### Task goal
Copy only this: the line containing "snap_face = snap_seat.offset(-SNAP_THICKNESS", the line containing "NODES[node].hide_render = NODES[node].hide_viewport", and every line between them, exactly as written.

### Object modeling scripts

++++

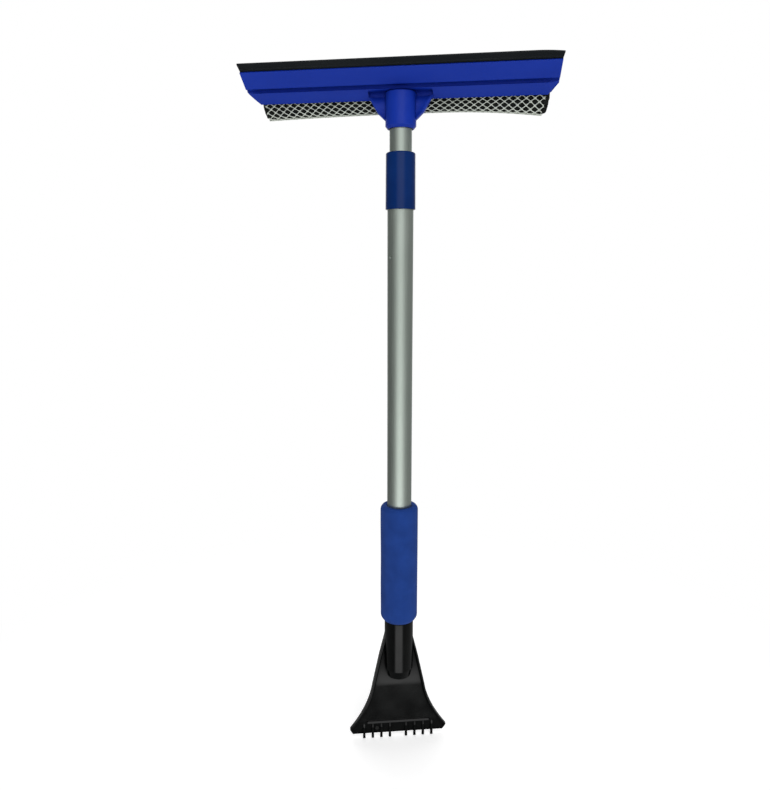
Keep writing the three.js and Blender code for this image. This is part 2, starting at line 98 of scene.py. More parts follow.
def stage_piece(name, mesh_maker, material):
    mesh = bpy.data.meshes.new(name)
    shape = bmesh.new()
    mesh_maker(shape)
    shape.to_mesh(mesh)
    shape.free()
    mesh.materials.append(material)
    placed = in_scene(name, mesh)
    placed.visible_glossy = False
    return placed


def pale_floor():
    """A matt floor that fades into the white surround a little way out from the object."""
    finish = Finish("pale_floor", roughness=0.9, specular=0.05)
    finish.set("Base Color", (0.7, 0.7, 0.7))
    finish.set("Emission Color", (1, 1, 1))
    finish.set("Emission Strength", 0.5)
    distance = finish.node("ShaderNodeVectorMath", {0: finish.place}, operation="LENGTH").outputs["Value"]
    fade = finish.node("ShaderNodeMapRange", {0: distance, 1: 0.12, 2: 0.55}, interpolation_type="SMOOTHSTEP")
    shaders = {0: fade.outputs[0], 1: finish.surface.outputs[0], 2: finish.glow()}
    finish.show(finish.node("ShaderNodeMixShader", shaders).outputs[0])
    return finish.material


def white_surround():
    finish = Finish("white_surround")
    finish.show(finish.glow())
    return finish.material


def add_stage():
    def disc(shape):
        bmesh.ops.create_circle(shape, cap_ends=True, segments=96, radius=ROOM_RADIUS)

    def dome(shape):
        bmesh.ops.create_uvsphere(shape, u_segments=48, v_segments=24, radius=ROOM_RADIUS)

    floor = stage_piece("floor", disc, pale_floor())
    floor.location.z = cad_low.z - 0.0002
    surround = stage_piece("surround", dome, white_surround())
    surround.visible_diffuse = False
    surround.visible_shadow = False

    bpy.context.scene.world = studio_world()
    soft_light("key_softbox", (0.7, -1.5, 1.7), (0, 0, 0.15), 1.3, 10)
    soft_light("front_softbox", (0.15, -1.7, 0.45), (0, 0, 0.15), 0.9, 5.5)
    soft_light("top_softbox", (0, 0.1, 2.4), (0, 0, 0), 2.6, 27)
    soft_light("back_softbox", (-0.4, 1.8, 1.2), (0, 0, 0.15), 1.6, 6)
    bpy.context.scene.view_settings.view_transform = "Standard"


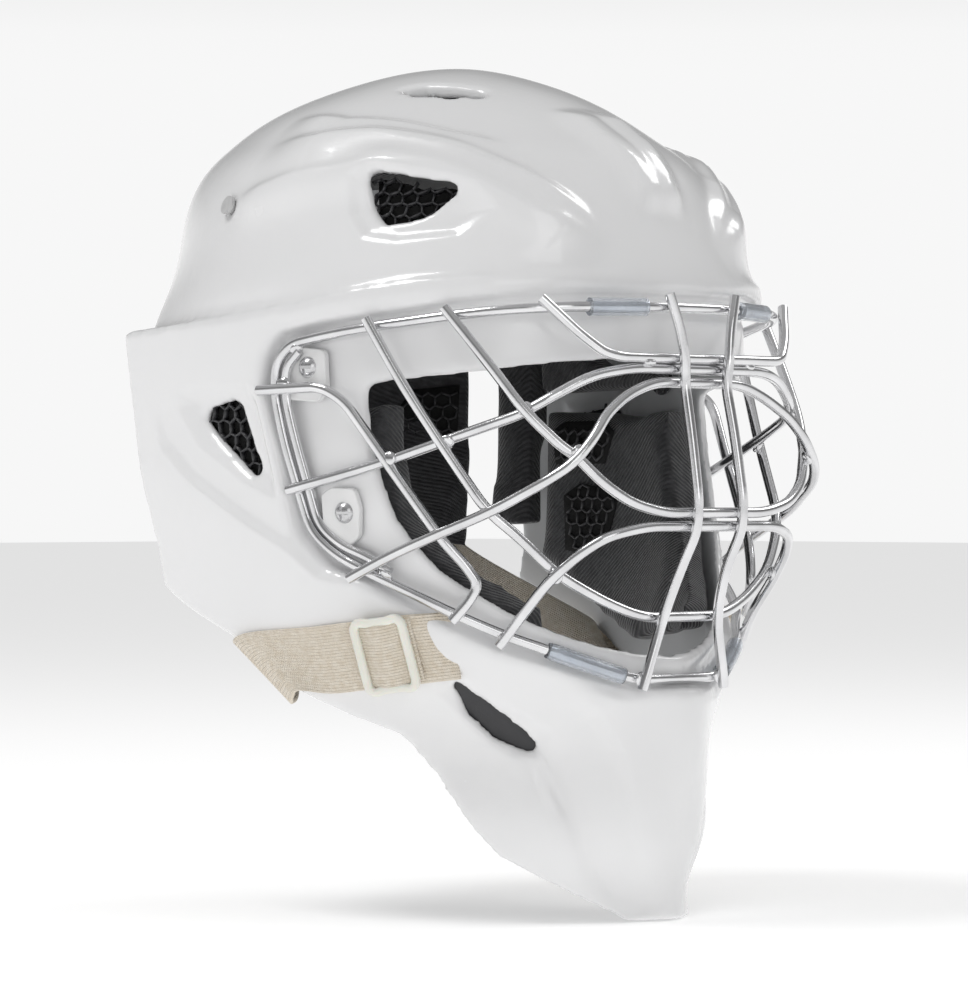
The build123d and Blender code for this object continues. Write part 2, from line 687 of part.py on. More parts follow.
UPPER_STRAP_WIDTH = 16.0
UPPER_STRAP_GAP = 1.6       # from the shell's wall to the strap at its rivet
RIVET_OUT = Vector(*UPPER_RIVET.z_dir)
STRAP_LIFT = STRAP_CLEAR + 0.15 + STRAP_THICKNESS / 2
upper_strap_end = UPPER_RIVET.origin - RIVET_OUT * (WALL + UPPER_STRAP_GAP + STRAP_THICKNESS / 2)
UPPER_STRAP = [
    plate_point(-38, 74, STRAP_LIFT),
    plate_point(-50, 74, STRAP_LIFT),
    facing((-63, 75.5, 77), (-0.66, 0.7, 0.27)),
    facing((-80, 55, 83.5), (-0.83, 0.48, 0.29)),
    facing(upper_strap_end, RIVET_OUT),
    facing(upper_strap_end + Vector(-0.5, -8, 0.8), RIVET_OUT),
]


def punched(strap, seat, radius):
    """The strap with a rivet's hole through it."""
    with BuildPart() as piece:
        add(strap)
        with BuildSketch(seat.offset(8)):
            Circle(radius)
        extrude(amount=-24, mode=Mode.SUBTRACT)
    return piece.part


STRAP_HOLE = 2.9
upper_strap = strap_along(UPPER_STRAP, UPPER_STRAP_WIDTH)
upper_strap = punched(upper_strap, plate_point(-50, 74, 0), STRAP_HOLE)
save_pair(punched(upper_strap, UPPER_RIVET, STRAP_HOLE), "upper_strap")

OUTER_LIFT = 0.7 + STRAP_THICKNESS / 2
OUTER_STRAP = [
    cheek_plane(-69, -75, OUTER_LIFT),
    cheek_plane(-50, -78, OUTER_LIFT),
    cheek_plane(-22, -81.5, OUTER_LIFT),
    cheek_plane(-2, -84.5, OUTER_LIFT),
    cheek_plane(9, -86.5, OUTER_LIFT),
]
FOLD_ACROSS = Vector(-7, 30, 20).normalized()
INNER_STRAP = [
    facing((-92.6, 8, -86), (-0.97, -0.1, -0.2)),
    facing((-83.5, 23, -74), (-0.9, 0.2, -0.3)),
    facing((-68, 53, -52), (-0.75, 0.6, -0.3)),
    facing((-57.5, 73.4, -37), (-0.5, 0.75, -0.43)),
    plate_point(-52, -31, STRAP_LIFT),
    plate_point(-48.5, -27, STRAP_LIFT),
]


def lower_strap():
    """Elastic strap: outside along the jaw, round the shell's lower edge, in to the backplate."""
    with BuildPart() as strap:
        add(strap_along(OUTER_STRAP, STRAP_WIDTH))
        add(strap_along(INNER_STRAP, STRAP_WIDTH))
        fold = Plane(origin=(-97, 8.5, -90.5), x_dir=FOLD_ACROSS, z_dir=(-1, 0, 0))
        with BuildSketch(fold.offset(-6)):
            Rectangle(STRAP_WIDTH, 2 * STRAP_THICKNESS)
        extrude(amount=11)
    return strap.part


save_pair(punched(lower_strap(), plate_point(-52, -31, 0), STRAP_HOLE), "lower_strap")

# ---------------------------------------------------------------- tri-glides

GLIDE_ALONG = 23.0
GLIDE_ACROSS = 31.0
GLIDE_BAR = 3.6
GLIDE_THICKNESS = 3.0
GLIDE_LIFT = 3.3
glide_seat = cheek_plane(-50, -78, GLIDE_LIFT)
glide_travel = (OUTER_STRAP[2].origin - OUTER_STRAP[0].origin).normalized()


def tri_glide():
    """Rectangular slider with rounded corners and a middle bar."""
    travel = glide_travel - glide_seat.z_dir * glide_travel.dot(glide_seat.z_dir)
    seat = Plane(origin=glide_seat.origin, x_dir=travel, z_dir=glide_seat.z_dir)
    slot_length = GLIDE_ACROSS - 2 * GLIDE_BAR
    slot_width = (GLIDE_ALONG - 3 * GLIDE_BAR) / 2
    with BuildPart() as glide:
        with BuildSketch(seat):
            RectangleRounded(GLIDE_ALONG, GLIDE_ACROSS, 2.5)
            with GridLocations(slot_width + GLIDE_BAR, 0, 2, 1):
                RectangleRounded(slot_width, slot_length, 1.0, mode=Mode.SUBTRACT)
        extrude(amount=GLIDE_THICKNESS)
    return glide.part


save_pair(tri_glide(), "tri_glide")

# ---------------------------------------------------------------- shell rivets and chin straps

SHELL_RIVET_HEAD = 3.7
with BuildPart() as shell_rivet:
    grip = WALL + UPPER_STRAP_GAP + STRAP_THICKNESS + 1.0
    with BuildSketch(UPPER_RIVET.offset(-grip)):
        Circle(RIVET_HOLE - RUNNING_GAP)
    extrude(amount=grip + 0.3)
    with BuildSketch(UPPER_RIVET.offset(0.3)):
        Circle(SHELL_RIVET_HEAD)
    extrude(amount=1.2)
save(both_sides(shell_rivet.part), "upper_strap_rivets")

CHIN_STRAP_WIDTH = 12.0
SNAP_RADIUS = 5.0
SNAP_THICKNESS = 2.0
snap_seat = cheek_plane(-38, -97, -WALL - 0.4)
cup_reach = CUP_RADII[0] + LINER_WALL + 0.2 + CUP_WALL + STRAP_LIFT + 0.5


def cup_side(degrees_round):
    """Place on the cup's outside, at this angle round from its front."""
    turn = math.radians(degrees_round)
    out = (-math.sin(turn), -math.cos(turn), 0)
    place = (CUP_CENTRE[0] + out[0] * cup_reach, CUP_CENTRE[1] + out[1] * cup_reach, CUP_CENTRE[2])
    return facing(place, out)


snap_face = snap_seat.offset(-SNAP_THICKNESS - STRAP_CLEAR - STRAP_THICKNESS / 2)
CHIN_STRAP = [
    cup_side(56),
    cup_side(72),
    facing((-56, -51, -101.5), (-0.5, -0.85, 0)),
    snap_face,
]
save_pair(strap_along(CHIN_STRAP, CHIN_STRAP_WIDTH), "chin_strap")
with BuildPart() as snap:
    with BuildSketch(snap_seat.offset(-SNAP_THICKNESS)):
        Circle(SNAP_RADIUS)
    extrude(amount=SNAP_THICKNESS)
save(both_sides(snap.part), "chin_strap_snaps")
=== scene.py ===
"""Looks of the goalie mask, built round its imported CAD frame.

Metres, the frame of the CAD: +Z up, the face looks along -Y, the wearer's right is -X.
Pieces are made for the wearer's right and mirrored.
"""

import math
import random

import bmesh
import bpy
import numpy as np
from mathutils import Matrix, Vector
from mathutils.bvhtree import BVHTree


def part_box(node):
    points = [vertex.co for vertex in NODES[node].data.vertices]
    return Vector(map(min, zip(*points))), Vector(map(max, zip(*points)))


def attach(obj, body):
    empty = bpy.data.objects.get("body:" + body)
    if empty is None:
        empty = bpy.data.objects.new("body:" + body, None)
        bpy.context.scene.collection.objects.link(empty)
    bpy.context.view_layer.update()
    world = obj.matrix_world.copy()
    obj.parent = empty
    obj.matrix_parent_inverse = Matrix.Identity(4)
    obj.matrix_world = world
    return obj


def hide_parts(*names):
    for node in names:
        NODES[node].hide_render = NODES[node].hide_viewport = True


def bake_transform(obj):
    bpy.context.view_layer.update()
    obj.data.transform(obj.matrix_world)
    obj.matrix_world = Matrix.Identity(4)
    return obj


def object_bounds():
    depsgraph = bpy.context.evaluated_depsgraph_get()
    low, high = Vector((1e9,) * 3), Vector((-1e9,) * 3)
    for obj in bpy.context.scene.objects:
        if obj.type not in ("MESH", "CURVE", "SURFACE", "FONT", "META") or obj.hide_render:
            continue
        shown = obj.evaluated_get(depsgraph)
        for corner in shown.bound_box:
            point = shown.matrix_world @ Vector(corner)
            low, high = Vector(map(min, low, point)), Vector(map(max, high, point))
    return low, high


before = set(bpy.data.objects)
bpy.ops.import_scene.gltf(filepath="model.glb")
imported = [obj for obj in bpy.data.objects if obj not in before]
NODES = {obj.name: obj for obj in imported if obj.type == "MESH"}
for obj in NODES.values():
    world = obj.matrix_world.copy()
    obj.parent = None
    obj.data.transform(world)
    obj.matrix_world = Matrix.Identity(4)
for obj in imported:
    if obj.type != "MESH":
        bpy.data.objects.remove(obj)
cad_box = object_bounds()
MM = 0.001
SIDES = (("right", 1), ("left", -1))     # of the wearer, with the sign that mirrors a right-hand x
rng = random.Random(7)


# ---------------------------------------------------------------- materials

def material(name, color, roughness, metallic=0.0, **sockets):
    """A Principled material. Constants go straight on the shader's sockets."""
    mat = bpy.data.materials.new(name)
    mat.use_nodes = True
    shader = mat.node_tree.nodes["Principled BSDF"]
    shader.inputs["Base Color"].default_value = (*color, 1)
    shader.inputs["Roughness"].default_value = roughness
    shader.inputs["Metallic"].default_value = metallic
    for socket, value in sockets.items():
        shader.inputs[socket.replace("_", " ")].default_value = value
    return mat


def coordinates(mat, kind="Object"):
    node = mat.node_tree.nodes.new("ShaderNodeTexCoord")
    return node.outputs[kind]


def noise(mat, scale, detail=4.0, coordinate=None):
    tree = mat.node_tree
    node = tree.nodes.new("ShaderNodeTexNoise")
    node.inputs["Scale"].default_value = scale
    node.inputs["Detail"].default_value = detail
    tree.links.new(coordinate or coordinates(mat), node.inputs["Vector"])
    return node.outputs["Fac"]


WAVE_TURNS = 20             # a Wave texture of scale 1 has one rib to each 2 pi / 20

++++

### The response
snap_face = snap_seat.offset(-SNAP_THICKNESS - STRAP_CLEAR - STRAP_THICKNESS / 2)
CHIN_STRAP = [
    cup_side(56),
    cup_side(72),
    facing((-56, -51, -101.5), (-0.5, -0.85, 0)),
    snap_face,
]
save_pair(strap_along(CHIN_STRAP, CHIN_STRAP_WIDTH), "chin_strap")
with BuildPart() as snap:
    with BuildSketch(snap_seat.offset(-SNAP_THICKNESS)):
        Circle(SNAP_RADIUS)
    extrude(amount=SNAP_THICKNESS)
save(both_sides(snap.part), "chin_strap_snaps")
=== scene.py ===
"""Looks of the goalie mask, built round its imported CAD frame.

Metres, the frame of the CAD: +Z up, the face looks along -Y, the wearer's right is -X.
Pieces are made for the wearer's right and mirrored.
"""

import math
import random

import bmesh
import bpy
import numpy as np
from mathutils import Matrix, Vector
from mathutils.bvhtree import BVHTree


def part_box(node):
    points = [vertex.co for vertex in NODES[node].data.vertices]
    return Vector(map(min, zip(*points))), Vector(map(max, zip(*points)))


def attach(obj, body):
    empty = bpy.data.objects.get("body:" + body)
    if empty is None:
        empty = bpy.data.objects.new("body:" + body, None)
        bpy.context.scene.collection.objects.link(empty)
    bpy.context.view_layer.update()
    world = obj.matrix_world.copy()
    obj.parent = empty
    obj.matrix_parent_inverse = Matrix.Identity(4)
    obj.matrix_world = world
    return obj


def hide_parts(*names):
    for node in names:
        NODES[node].hide_render = NODES[node].hide_viewport = True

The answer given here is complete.